- [Problem statement]: Would you quote the material below in full and unchanged?

- [Data to process]:
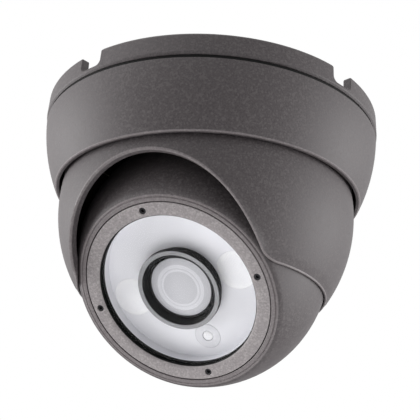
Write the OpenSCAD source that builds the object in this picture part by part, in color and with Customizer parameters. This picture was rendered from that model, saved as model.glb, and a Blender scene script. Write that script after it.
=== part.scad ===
// Dome camera for a ceiling: a base with a trim cover, a turning hood, a tilting yoke and an eyeball.
// The origin is the centre of the ceiling face. Everything hangs below it, and the eyeball looks
// towards -Y and down. Depths under the ceiling are positive numbers in the sections below.

/* [Base] */
// Radius of the base ring at the ceiling
base_r = 55; // [54.5:0.1:56]
// How much wider the base ring is at its lower edge
base_flare = 0.3; // [0:0.1:0.6]
// Height of the base ring
base_h = 7.2; // [6.8:0.1:7.2]
// Wall thickness of the base ring
base_wall = 2.7; // [2.2:0.1:2.8]
// Thickness of the base floor
floor_t = 2; // [1.6:0.1:2]
// Width of each cable notch in the base ring
notch_w = 8.45; // [6:0.05:10]
// Depth of each cable notch under the ceiling
notch_d = 5.6; // [4.6:0.1:5.6]
// Turn of the first notch from the front, about the vertical axis
notch_turn = -16; // [-30:1:30]
// Diameter of the circle that the ceiling screws lie on
screw_circle_d = 76; // [70:1:78]
// Diameter of the ceiling screw holes
screw_hole_d = 4.5; // [3.5:0.1:5]
// Diameter of the cable hole in the base floor
cable_hole_d = 16; // [12:0.5:18]

/* [Trim cover] */
// Radius of the sphere that the cover's outside is cut from
cover_r = 55.1; // [54.9:0.1:55.4]
// Depth of that sphere's centre under the ceiling
cover_centre = 6.8; // [6:0.1:7.5]
// Depth of the cover's upper edge
cover_top = 8.45; // [8.2:0.05:8.6]
// Depth of the cover's lower edge
cover_bottom = 30.1; // [29:0.1:31]
// Radius of the cover's lower opening
cover_opening_r = 48.6; // [48.3:0.1:48.8]
// Wall thickness of the cover
cover_wall = 2.4; // [2:0.1:2.4]

/* [Hood] */
// Radius of the sphere that the hood's outside is cut from
hood_r = 48; // [47.8:0.1:48.1]
// Depth of that sphere's centre under the ceiling
hood_centre = 36.2; // [35.8:0.1:36.6]
// Depth of the hood's lower rim
hood_bottom = 63.15; // [62:0.05:63.5]
// Wall thickness of the hood
hood_wall = 2.5; // [2.3:0.1:2.7]
// Radius of the arch cut into the hood's front
arch_r = 31.5; // [30:0.1:32]
// Depth of the arch's centre under the ceiling
arch_centre = 65.7; // [65:0.1:66]
// Turn of the arch about the vertical, against the tilt axis's middle
arch_turn = 2.6; // [-3:0.1:3]
// Radius where the arch's legs run into the rim
leg_fillet = 2.8; // [2:0.1:3]
// Diameter of the stub axles that carry the yoke
axle_d = 4; // [3.6:0.1:4.2]

/* [Eyeball] */
// Radius of the eyeball
ball_r = 40.5; // [40.3:0.1:40.6]
// Depth of the eyeball's centre under the ceiling
ball_centre = 50.9; // [50.8:0.1:51]
// Wall thickness of the eyeball housing
ball_wall = 2.6; // [2.2:0.1:2.8]
// How far the face points below the horizon
face_dip = 46.2; // [40:0.1:52]
// Turn of the face about its own axis
face_roll = 7.3; // [-10:0.1:20]
// Distance from the eyeball's centre to the face
face_s = 23.4; // [23.2:0.01:23.5]
// Distance from the eyeball's centre to its flat rear
rear_s = 34.2; // [34:0.1:34.3]

/* [Bezel and window] */
// Outer radius of the bezel ring
bezel_r = 30.2; // [30:0.1:30.3]
// Radius where the bezel's flat face ends
bezel_flat_r = 26.7; // [26.5:0.1:26.7]
// Radius of the bezel's opening
bezel_open_r = 25.5; // [25.2:0.1:25.6]
// Thickness of the bezel ring
bezel_t = 2.5; // [2.4:0.1:2.6]
// Radius of the circle that the bezel screws lie on
bezel_screw_circle_r = 27.95; // [27.9:0.05:28.1]
// Turn of the bezel screws against the lamps
bezel_clock = -3; // [-10:0.5:10]
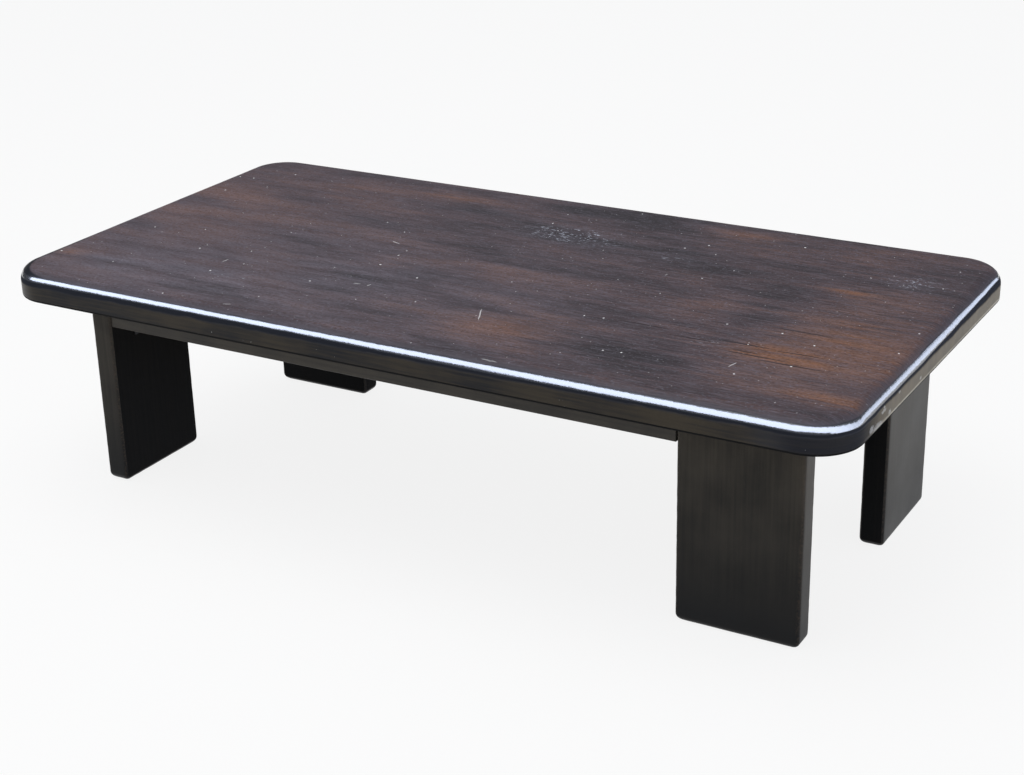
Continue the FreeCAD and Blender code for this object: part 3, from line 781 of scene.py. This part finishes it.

- [Expected answer]:
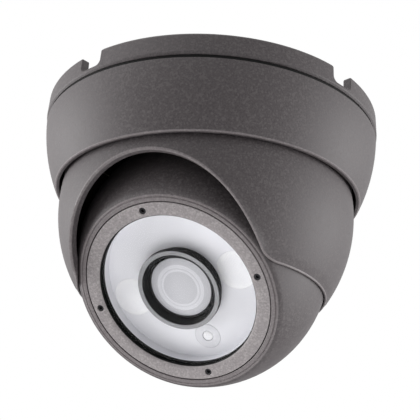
Write the OpenSCAD source that builds the object in this picture part by part, in color and with Customizer parameters. This picture was rendered from that model, saved as model.glb, and a Blender scene script. Write that script after it.
=== part.scad ===
// Dome camera for a ceiling: a base with a trim cover, a turning hood, a tilting yoke and an eyeball.
// The origin is the centre of the ceiling face. Everything hangs below it, and the eyeball looks
// towards -Y and down. Depths under the ceiling are positive numbers in the sections below.

/* [Base] */
// Radius of the base ring at the ceiling
base_r = 55; // [54.5:0.1:56]
// How much wider the base ring is at its lower edge
base_flare = 0.3; // [0:0.1:0.6]
// Height of the base ring
base_h = 7.2; // [6.8:0.1:7.2]
// Wall thickness of the base ring
base_wall = 2.7; // [2.2:0.1:2.8]
// Thickness of the base floor
floor_t = 2; // [1.6:0.1:2]
// Width of each cable notch in the base ring
notch_w = 8.45; // [6:0.05:10]
// Depth of each cable notch under the ceiling
notch_d = 5.6; // [4.6:0.1:5.6]
// Turn of the first notch from the front, about the vertical axis
notch_turn = -16; // [-30:1:30]
// Diameter of the circle that the ceiling screws lie on
screw_circle_d = 76; // [70:1:78]
// Diameter of the ceiling screw holes
screw_hole_d = 4.5; // [3.5:0.1:5]
// Diameter of the cable hole in the base floor
cable_hole_d = 16; // [12:0.5:18]

/* [Trim cover] */
// Radius of the sphere that the cover's outside is cut from
cover_r = 55.1; // [54.9:0.1:55.4]
// Depth of that sphere's centre under the ceiling
cover_centre = 6.8; // [6:0.1:7.5]
// Depth of the cover's upper edge
cover_top = 8.45; // [8.2:0.05:8.6]
// Depth of the cover's lower edge
cover_bottom = 30.1; // [29:0.1:31]
// Radius of the cover's lower opening
cover_opening_r = 48.6; // [48.3:0.1:48.8]
// Wall thickness of the cover
cover_wall = 2.4; // [2:0.1:2.4]

/* [Hood] */
// Radius of the sphere that the hood's outside is cut from
hood_r = 48; // [47.8:0.1:48.1]
// Depth of that sphere's centre under the ceiling
hood_centre = 36.2; // [35.8:0.1:36.6]
// Depth of the hood's lower rim
hood_bottom = 63.15; // [62:0.05:63.5]
// Wall thickness of the hood
hood_wall = 2.5; // [2.3:0.1:2.7]
// Radius of the arch cut into the hood's front
arch_r = 31.5; // [30:0.1:32]
// Depth of the arch's centre under the ceiling
arch_centre = 65.7; // [65:0.1:66]
// Turn of the arch about the vertical, against the tilt axis's middle
arch_turn = 2.6; // [-3:0.1:3]
// Radius where the arch's legs run into the rim
leg_fillet = 2.8; // [2:0.1:3]
// Diameter of the stub axles that carry the yoke
axle_d = 4; // [3.6:0.1:4.2]

/* [Eyeball] */
// Radius of the eyeball
ball_r = 40.5; // [40.3:0.1:40.6]
// Depth of the eyeball's centre under the ceiling
ball_centre = 50.9; // [50.8:0.1:51]
// Wall thickness of the eyeball housing
ball_wall = 2.6; // [2.2:0.1:2.8]
// How far the face points below the horizon
face_dip = 46.2; // [40:0.1:52]
// Turn of the face about its own axis
face_roll = 7.3; // [-10:0.1:20]
// Distance from the eyeball's centre to the face
face_s = 23.4; // [23.2:0.01:23.5]
// Distance from the eyeball's centre to its flat rear
rear_s = 34.2; // [34:0.1:34.3]

/* [Bezel and window] */
// Outer radius of the bezel ring
bezel_r = 30.2; // [30:0.1:30.3]
// Radius where the bezel's flat face ends
bezel_flat_r = 26.7; // [26.5:0.1:26.7]
// Radius of the bezel's opening
bezel_open_r = 25.5; // [25.2:0.1:25.6]
// Thickness of the bezel ring
bezel_t = 2.5; // [2.4:0.1:2.6]
// Radius of the circle that the bezel screws lie on
bezel_screw_circle_r = 27.95; // [27.9:0.05:28.1]
// Turn of the bezel screws against the lamps
bezel_clock = -3; // [-10:0.5:10]
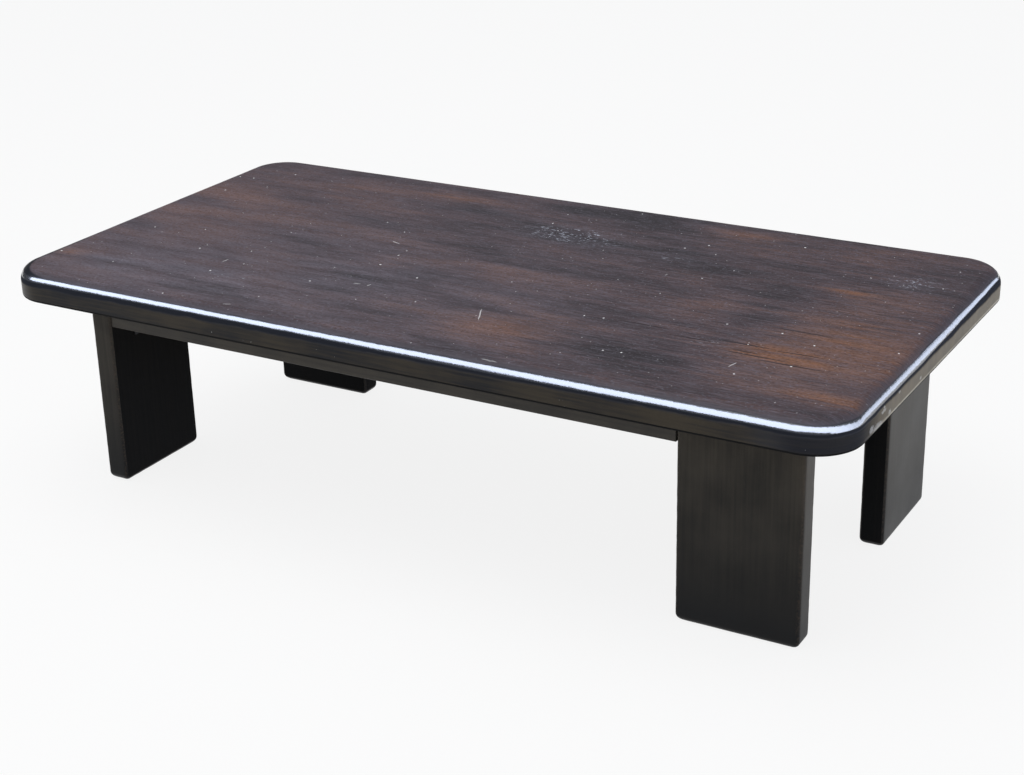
Continue the FreeCAD and Blender code for this object: part 3, from line 781 of scene.py. This part finishes it.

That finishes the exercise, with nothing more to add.